### [WHAT THE TASK ASKS]
Each line containing the word "where" should be found and copied.

### [DATA ROWS]
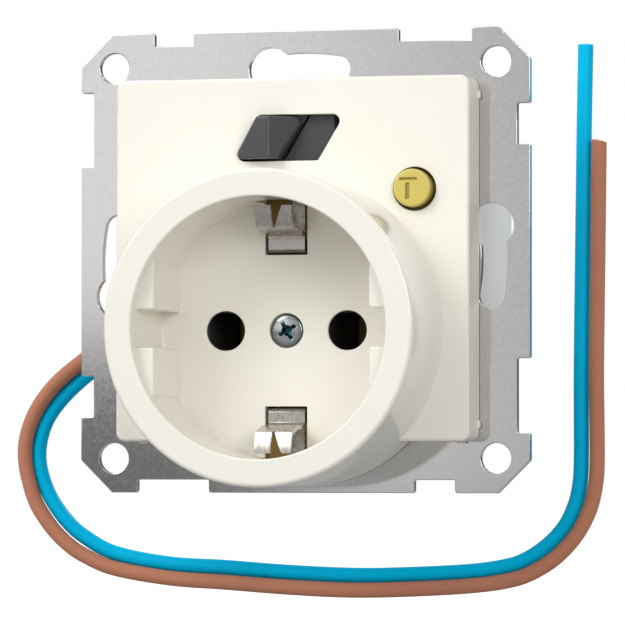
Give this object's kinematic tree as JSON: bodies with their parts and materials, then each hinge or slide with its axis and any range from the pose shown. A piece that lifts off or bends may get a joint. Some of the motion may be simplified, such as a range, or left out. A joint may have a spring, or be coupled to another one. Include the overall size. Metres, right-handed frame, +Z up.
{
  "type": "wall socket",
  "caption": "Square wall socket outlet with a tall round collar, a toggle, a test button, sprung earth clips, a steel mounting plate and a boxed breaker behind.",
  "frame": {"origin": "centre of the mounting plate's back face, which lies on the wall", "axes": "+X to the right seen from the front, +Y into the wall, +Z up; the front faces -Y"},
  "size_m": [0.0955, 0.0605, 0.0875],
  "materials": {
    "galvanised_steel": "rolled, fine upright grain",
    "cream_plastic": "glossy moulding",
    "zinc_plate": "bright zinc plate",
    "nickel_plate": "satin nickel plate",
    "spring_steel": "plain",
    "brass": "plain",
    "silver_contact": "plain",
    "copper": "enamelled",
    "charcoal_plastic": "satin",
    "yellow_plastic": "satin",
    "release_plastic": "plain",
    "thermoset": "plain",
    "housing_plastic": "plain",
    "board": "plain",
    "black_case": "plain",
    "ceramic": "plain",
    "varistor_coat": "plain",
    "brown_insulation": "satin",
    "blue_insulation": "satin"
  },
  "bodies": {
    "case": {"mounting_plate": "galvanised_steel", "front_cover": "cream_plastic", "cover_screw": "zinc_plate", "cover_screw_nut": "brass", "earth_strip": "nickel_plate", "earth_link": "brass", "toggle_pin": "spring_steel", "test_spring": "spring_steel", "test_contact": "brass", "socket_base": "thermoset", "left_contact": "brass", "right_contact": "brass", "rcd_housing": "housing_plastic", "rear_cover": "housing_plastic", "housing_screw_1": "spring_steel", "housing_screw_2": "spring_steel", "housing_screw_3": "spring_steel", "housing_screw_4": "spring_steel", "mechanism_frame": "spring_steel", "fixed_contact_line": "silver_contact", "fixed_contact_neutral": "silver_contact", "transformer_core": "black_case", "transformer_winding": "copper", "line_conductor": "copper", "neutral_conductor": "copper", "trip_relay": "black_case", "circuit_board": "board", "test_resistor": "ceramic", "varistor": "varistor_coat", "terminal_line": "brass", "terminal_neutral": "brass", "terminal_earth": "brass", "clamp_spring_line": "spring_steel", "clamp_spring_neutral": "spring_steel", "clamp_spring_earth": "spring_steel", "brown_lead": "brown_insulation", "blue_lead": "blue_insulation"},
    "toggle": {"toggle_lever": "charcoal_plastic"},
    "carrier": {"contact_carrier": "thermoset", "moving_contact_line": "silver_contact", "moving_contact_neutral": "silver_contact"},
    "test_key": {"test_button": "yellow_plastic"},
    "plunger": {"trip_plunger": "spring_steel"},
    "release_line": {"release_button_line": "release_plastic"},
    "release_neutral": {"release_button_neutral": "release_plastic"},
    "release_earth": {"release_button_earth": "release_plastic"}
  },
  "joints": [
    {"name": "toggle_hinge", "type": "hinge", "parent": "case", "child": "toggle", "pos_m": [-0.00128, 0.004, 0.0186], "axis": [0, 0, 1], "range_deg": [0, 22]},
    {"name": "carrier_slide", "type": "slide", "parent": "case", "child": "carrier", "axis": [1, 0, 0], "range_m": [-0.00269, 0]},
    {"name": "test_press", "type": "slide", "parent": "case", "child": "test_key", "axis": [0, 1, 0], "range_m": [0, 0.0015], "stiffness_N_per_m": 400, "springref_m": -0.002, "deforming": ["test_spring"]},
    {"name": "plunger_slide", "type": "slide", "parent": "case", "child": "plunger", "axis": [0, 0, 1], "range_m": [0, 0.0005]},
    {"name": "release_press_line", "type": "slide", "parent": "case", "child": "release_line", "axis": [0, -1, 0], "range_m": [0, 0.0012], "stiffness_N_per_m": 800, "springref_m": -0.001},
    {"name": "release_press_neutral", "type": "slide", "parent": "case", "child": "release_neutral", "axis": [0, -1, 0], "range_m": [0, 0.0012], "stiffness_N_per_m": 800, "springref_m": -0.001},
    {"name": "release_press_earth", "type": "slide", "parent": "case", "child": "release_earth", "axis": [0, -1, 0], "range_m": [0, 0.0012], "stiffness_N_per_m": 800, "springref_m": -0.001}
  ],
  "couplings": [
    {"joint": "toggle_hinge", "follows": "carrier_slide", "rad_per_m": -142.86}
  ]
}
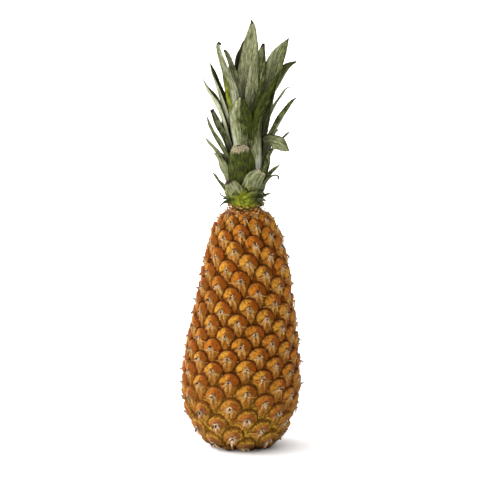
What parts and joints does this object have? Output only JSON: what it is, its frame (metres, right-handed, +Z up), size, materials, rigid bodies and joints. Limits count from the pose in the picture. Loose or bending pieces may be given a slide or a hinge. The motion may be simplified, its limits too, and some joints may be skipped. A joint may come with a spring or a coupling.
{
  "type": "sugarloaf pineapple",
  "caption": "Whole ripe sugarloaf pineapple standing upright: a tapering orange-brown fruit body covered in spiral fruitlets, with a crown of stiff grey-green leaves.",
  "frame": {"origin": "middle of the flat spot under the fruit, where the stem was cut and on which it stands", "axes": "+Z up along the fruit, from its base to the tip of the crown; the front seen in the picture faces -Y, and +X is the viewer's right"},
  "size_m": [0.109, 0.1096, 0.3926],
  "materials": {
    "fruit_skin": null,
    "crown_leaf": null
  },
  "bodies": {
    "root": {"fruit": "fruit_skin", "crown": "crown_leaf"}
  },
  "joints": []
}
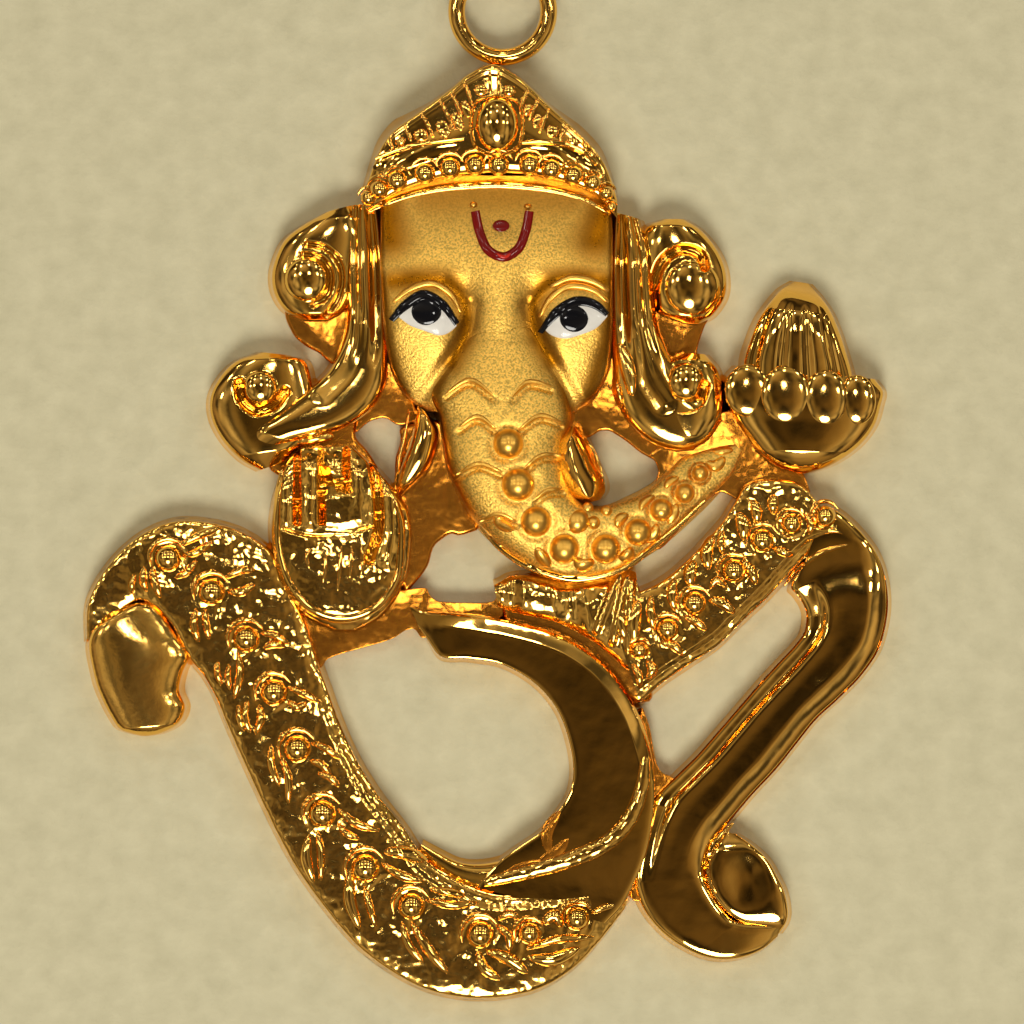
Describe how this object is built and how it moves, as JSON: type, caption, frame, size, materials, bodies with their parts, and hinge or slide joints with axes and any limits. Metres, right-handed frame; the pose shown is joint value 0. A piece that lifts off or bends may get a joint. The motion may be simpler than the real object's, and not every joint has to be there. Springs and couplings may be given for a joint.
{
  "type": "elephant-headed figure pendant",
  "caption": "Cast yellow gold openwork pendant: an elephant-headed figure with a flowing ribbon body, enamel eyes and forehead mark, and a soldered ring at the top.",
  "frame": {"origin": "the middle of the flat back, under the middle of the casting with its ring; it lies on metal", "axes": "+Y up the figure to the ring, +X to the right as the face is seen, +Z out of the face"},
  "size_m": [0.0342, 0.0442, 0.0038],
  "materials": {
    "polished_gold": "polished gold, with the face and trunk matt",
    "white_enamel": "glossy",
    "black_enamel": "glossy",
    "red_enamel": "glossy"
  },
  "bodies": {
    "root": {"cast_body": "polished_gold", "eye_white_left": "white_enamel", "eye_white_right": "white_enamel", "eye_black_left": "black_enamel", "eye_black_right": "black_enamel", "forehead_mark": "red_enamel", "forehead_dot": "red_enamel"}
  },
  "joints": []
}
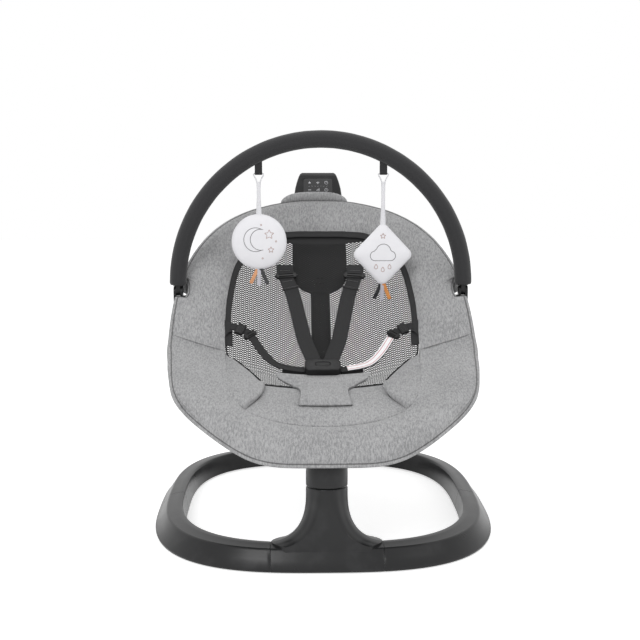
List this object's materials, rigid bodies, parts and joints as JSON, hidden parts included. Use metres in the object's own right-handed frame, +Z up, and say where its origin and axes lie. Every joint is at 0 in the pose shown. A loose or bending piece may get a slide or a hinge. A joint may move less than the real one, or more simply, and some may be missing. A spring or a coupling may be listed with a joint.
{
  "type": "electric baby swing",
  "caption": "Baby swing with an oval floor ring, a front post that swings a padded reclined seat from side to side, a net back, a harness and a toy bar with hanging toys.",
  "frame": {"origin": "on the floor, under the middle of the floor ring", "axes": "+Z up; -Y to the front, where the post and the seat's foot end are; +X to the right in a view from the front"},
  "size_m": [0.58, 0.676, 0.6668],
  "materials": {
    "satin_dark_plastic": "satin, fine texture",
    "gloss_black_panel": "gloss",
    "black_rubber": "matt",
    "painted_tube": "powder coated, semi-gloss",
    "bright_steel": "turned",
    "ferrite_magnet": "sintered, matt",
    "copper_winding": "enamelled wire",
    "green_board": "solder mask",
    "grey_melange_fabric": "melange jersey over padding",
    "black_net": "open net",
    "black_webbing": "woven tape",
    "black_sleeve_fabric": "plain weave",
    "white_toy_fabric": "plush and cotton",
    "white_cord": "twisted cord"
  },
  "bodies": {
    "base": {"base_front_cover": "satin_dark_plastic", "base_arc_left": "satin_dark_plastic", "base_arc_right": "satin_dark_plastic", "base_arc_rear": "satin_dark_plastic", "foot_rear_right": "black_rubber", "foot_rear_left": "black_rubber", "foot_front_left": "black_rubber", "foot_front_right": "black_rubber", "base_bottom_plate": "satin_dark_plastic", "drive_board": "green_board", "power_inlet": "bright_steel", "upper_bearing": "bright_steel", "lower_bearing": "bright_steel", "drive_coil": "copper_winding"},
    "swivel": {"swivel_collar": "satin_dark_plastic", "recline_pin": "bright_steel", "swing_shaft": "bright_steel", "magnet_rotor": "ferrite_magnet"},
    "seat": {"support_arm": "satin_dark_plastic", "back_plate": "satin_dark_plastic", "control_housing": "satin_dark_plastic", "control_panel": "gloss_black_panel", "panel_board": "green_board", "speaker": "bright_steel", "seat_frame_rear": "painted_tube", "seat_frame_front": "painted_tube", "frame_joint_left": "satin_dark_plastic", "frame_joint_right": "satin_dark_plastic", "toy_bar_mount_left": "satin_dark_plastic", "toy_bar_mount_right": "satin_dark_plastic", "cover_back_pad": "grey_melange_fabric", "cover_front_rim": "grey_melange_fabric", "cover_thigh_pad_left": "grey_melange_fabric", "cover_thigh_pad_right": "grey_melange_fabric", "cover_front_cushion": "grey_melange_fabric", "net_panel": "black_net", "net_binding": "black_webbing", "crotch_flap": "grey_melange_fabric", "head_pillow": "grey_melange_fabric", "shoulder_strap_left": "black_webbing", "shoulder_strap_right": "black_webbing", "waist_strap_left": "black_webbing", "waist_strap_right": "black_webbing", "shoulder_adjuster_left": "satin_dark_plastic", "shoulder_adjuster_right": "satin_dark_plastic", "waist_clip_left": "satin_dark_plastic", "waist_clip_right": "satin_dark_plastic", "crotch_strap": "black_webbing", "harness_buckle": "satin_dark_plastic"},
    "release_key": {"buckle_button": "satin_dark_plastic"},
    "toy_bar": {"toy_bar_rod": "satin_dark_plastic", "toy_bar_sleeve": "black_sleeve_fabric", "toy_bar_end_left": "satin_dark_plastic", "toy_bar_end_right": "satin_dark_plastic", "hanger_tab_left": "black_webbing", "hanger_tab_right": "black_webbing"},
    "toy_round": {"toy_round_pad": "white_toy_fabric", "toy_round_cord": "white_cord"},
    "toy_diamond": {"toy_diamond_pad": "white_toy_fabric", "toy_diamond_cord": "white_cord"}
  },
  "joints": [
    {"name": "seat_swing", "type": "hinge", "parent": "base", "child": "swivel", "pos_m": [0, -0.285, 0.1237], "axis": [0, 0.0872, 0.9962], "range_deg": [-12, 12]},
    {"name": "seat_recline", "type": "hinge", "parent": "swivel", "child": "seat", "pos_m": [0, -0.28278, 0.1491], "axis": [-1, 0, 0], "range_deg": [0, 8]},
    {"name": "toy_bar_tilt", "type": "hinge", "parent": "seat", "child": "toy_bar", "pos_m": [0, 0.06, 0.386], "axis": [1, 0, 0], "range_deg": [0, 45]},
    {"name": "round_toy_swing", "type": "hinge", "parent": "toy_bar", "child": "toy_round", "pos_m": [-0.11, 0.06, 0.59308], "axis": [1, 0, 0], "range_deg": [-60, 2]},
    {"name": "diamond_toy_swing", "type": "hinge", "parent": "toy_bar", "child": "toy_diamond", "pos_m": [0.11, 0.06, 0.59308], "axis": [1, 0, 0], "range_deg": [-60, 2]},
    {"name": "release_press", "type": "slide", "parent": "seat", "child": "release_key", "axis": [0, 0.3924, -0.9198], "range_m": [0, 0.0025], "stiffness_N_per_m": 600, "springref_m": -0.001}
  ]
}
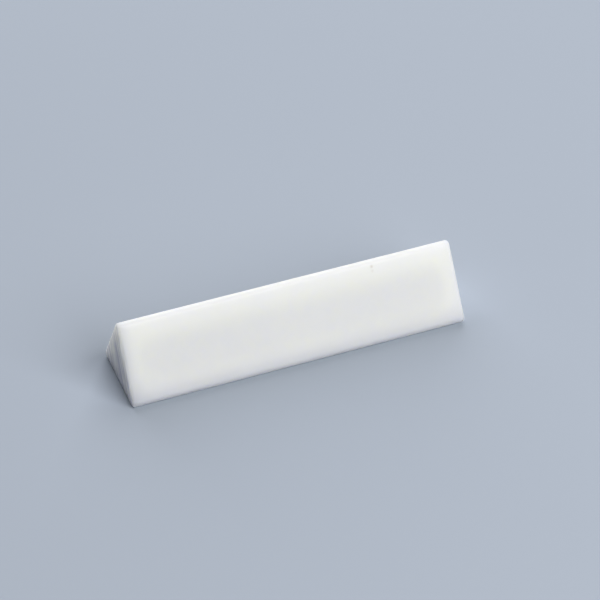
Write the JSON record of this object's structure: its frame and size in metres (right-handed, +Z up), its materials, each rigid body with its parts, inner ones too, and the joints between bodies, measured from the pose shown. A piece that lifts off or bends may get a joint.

### [RESULT OF THE EXERCISE]
  "frame": {"origin": "middle of the flat spot under the fruit, where the stem was cut and on which it stands", "axes": "+Z up along the fruit, from its base to the tip of the crown; the front seen in the picture faces -Y, and +X is the viewer's right"},
List this object's materials, rigid bodies, parts and joints as JSON, hidden parts included. Use metres in the object's own right-handed frame, +Z up, and say where its origin and axes lie. Every joint is at 0 in the pose shown. A loose or bending piece may get a slide or a hinge. A joint may move less than the real one, or more simply, and some may be missing. A spring or a coupling may be listed with a joint.
  "frame": {"origin": "on the floor, under the middle of the floor ring", "axes": "+Z up; -Y to the front, where the post and the seat's foot end are; +X to the right in a view from the front"},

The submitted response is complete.